** START Supplied material **
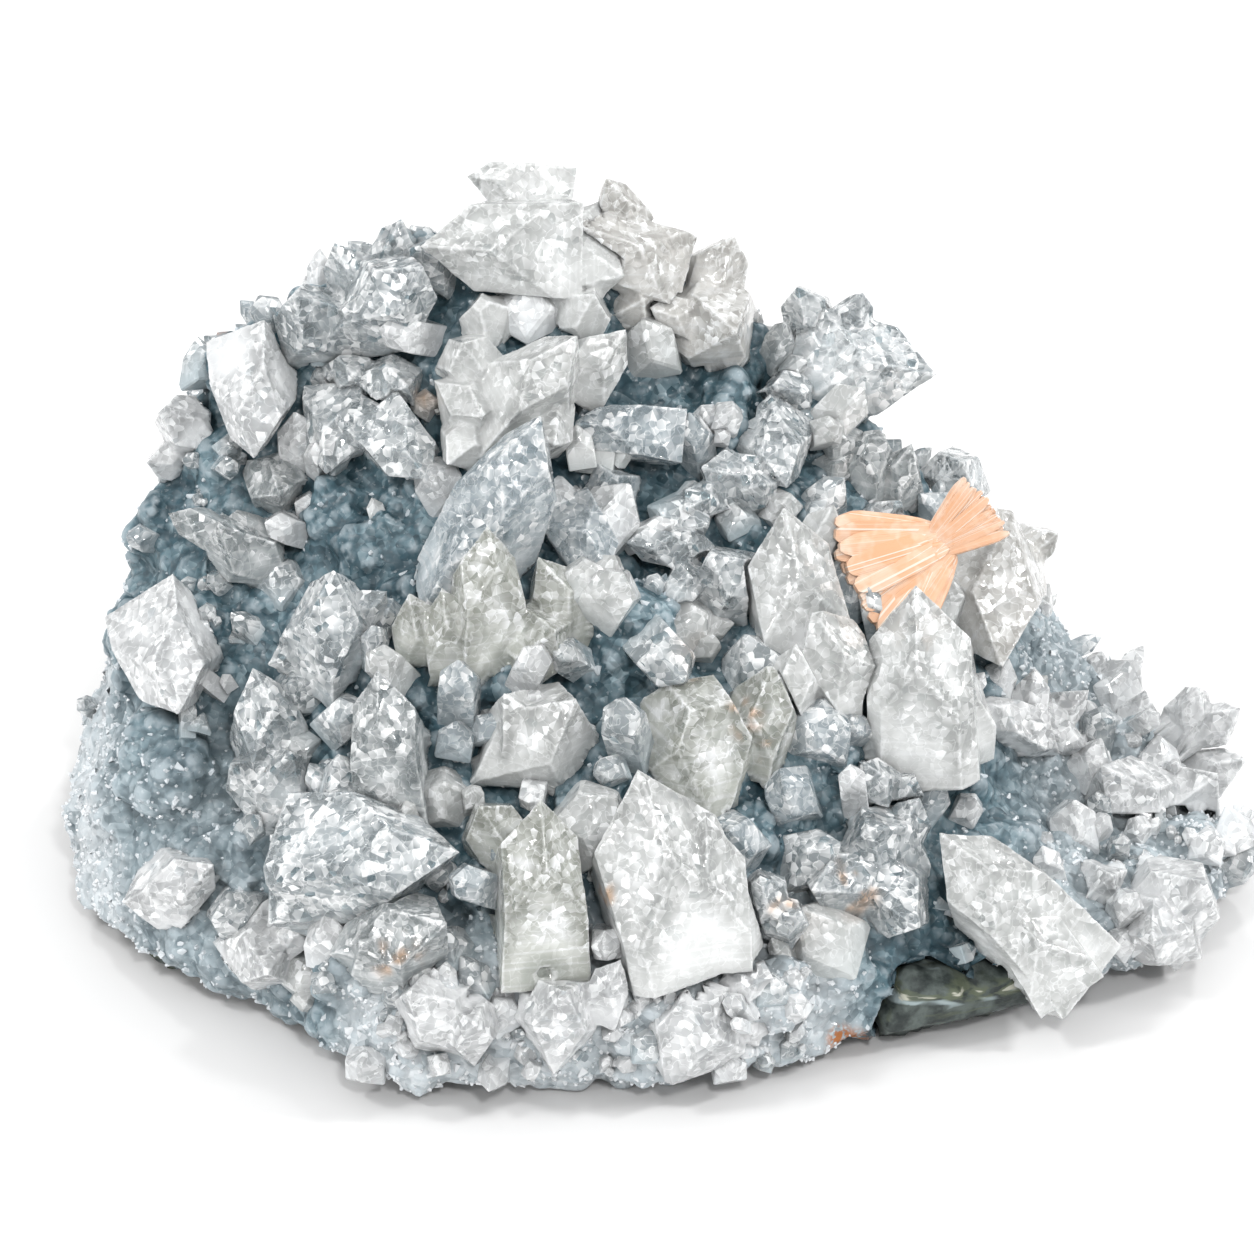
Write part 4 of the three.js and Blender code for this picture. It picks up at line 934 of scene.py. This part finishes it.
sky = bpy.data.worlds.new("studio")
sky.use_nodes = True
dome = sky.node_tree.nodes["Background"]
dome.inputs["Strength"].default_value = 0.74
heading = sky.node_tree.nodes.new("ShaderNodeTexCoord")
split = sky.node_tree.nodes.new("ShaderNodeSeparateXYZ")
fade = sky.node_tree.nodes.new("ShaderNodeMapRange")
fade.interpolation_type = "SMOOTHSTEP"
fade.inputs["From Min"].default_value = -0.1
fade.inputs["From Max"].default_value = 0.9
fade.inputs["To Min"].default_value = 0.7
sky.node_tree.links.new(heading.outputs["Generated"], split.inputs[0])
sky.node_tree.links.new(split.outputs["Z"], fade.inputs["Value"])
sky.node_tree.links.new(fade.outputs["Result"], dome.inputs["Color"])
bpy.context.scene.world = sky


def softbox(name, place, aim, size, power):
    light = bpy.data.lights.new(name, "AREA")
    light.shape = "SQUARE"
    light.size = size
    light.energy = power
    box = bpy.data.objects.new(name, light)
    box.location = place
    box.rotation_euler = (Vector(aim) - Vector(place)).to_track_quat("-Z", "Y").to_euler()
    bpy.context.scene.collection.objects.link(box)


LIGHTS = {
    "key_light": ((-0.45, -0.20, 0.70), 0.14, 1.5),
    "front_light": ((0.10, -0.55, 0.60), 0.08, 1.5),
    "right_light": ((0.60, -0.10, 0.50), 0.08, 1.8),
    "back_left_light": ((-0.35, 0.50, 0.60), 0.08, 0.9),
    "back_right_light": ((0.35, 0.45, 0.75), 0.08, 1.2),
    "low_left_light": ((-0.60, -0.40, 0.25), 0.07, 0.8),
}
LIT_SPOT = (0, 0, 0.03)
for name, (place, size, power) in LIGHTS.items():
    softbox(name, place, LIT_SPOT, size, power)

cycles = bpy.context.scene.cycles
cycles.max_bounces = 4
cycles.transmission_bounces = 3
cycles.diffuse_bounces = 1
cycles.glossy_bounces = 2

camera_data = bpy.data.cameras.new("camera")
camera_data.lens = 135
camera_data.sensor_width = 36
camera = bpy.data.objects.new("camera", camera_data)
camera.location = (-0.0034, -0.49298, 0.35675)
camera.rotation_euler = (math.radians(90) - VIEW_RISE, 0, 0)
bpy.context.scene.collection.objects.link(camera)
bpy.context.scene.camera = camera
bpy.context.scene.view_settings.view_transform = "Standard"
** END Supplied material **
→ **Your instructions**
Reproduce only the lines from the top of the material through the one bearing "bpy.context.scene.world = sky", each exactly as it stands.

→ **Exercise solution**
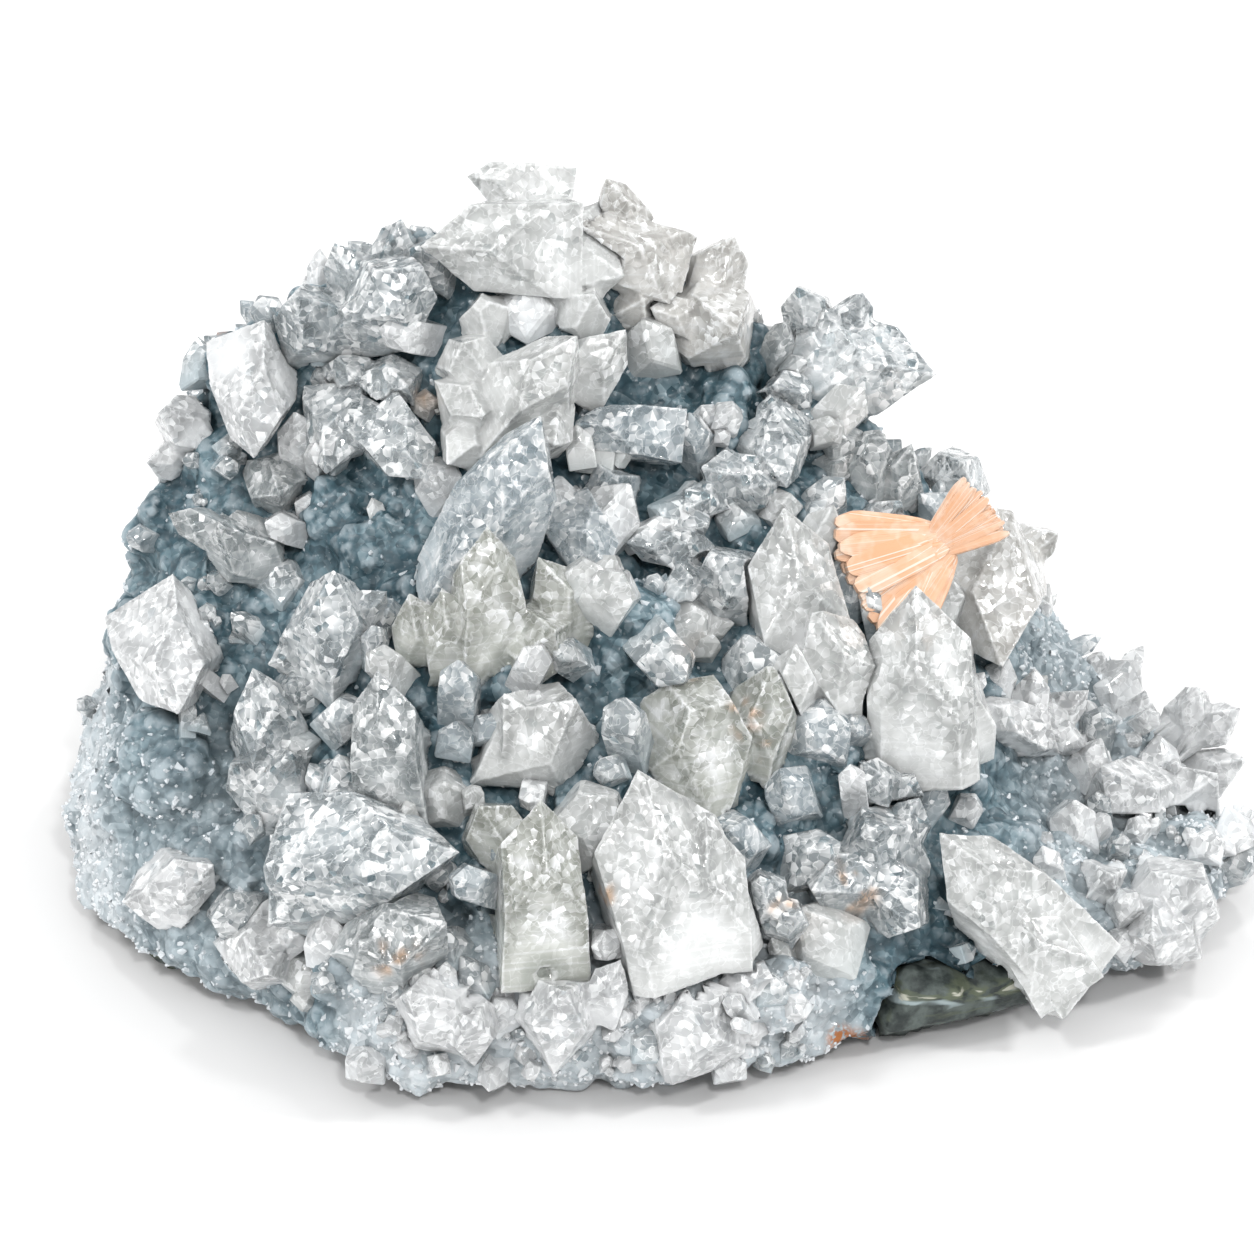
Write part 4 of the three.js and Blender code for this picture. It picks up at line 934 of scene.py. This part finishes it.
sky = bpy.data.worlds.new("studio")
sky.use_nodes = True
dome = sky.node_tree.nodes["Background"]
dome.inputs["Strength"].default_value = 0.74
heading = sky.node_tree.nodes.new("ShaderNodeTexCoord")
split = sky.node_tree.nodes.new("ShaderNodeSeparateXYZ")
fade = sky.node_tree.nodes.new("ShaderNodeMapRange")
fade.interpolation_type = "SMOOTHSTEP"
fade.inputs["From Min"].default_value = -0.1
fade.inputs["From Max"].default_value = 0.9
fade.inputs["To Min"].default_value = 0.7
sky.node_tree.links.new(heading.outputs["Generated"], split.inputs[0])
sky.node_tree.links.new(split.outputs["Z"], fade.inputs["Value"])
sky.node_tree.links.new(fade.outputs["Result"], dome.inputs["Color"])
bpy.context.scene.world = sky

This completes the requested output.